Melis'in beraber uyuşturucuya başladığı arkadaşı ve aynı zamanda uyuşturucu kullanmaktan çocuk mahkemesinde yargılanan 17 yaşındaki E.U.
tanık olarak dinlendi. Melis'le Taksim'de tanıştıklarını aktaran E.U., merak ettikleri için eroin almaya başladıklarını dile getirdi. Hakimin "Uyuşturucu kullanmayı nasıl öğrendiniz?" sorusuna E.U., "Bütün kitaplarda yazıyor." diye
cevap verdi. Bunun üzerine mahkeme başkanı, "Başka kitap okuyamadınız mı?" diye azarladı. E.U., mahkeme başkanının 'Uyuşturucuyu nereden buluyordunuz?' diye sorması üzerine, "Tarlabaşı'nda aracılardan 20-25 YTL'ye eroin alıyorduk. Sonra kitaplardan öğrendiğimiz şekilde burnumuzdan çekiyorduk. Böyle dört defa denedik. Ben her defasında kustum, ama Melis kusmadı." diye konuştu.

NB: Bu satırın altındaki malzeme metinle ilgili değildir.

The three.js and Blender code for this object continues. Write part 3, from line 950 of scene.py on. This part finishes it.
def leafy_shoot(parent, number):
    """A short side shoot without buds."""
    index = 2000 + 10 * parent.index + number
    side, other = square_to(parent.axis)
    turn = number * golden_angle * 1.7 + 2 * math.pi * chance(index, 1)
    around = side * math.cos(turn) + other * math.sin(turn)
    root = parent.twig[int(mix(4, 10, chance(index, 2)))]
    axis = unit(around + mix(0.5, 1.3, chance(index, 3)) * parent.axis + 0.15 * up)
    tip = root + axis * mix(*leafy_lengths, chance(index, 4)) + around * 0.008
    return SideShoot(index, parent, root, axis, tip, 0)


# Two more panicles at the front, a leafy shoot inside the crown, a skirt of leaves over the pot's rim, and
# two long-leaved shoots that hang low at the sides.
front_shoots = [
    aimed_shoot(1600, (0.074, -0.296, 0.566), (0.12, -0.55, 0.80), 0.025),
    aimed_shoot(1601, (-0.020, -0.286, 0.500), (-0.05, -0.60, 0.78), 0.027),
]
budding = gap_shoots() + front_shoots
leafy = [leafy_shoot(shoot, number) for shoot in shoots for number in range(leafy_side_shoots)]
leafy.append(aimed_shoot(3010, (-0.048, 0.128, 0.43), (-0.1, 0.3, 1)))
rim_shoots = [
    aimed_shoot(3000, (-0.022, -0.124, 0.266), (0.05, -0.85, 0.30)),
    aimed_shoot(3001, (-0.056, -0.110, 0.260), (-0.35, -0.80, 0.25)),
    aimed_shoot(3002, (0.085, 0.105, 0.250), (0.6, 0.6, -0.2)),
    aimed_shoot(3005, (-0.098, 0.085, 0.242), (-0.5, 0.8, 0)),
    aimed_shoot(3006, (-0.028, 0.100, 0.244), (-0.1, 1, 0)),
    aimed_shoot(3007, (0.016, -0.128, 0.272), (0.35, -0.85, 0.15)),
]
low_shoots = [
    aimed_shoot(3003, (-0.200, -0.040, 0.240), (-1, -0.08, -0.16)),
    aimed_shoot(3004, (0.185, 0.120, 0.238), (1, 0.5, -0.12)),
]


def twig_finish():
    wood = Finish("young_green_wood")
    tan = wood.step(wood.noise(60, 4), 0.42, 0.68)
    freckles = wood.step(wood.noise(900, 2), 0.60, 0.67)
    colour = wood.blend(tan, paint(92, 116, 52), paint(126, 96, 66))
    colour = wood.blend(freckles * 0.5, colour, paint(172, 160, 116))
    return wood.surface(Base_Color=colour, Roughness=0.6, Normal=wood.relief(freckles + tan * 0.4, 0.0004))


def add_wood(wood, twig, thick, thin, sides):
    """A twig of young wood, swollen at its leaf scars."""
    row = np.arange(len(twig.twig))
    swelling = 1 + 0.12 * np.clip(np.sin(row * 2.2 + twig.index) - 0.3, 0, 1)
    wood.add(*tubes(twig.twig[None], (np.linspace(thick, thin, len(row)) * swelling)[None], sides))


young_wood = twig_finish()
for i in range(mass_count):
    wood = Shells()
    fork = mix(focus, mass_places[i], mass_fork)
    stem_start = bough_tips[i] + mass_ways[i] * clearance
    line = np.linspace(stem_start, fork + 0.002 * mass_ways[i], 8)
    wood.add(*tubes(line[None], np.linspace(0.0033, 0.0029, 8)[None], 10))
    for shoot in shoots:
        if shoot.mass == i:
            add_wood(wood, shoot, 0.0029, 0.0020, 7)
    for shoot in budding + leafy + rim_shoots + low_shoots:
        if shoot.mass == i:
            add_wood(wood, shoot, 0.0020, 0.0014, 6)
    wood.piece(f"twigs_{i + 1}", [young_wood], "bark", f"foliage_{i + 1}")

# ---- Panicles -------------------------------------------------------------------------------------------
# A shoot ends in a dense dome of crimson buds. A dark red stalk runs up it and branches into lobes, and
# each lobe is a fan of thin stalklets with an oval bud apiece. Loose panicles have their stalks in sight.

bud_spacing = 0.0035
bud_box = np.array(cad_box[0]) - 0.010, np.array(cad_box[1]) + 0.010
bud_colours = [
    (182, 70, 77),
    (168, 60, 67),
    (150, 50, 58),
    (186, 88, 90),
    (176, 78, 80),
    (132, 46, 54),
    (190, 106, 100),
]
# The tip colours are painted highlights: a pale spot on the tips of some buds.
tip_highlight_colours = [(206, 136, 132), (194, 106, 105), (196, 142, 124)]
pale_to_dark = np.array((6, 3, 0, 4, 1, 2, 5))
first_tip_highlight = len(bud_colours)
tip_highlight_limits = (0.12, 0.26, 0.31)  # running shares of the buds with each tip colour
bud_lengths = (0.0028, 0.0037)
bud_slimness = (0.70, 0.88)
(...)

'Kızımın eroin kullandığını bilmiyordum'
Anne Öztürk, kızının kötü arkadaş kurbanı olduğunu ileri sürdü. Kızının eroin kullandığından haberi olmadığını aktaran anne, sanıklardan şikayetçi oldu. Hakimin, "Kızını niye aramadın, neden polise haber vermedin?" diye sorması üzerine anne Öztürk, polisi aramaya gerek görmediğini belirtti. Duruşma hakimi, baba Remzi Akpınar'a (42), "Bu kız senin, zamanında sahip çıkman gerekmiyor muydu?" diye tepki gösterdi. Melis'in annesiyle ayrı olduğunu söyleyen baba, olaydan iki gün önce kızıyla beraber olduğunu; ancak uyuşturucu kullandığına dair belirti görmediğini kaydetti. 6 tanığın dinlendiği duruşmada, mahkeme
heyeti, anne ve babanın davaya müdahilliğine karar verdi. Sanık Akınay'ın tutukluluk halinin devamına hükmeden heyet, Mehmet Alp Agalday'ı
tahliye etti. Duruşma, dosyadaki eksikliklerin giderilmesi, diğer tanıkların dinlenmesi için ertelendi.
Sanıklar hakkında düzenlenen iddianamede, kendileri de eroin alan Murat Hızır Akınay ve Mehmet Alp Agalday hakkında, "öngörülebilir kasıtla adam öldürmek" suçundan 20 yıldan 25 yıla kadar hapis, "uyuşturucu madde ticareti yapmak" suçundan 5 yıldan 15 yıla kadar hapis, "kullanmak için uyuşturucu madde satın almak, kabul etmek ve bulundurmak" suçundan da 1 yıldan 2 yıla kadar
hapis cezası ile cezalandırılmaları istendi. İddianamede tutuksuz sanık Ömer Can Yıldız hakkında ise aynı suçtan 1 yıldan 2 yıla kadar hapis cezası talep edildi.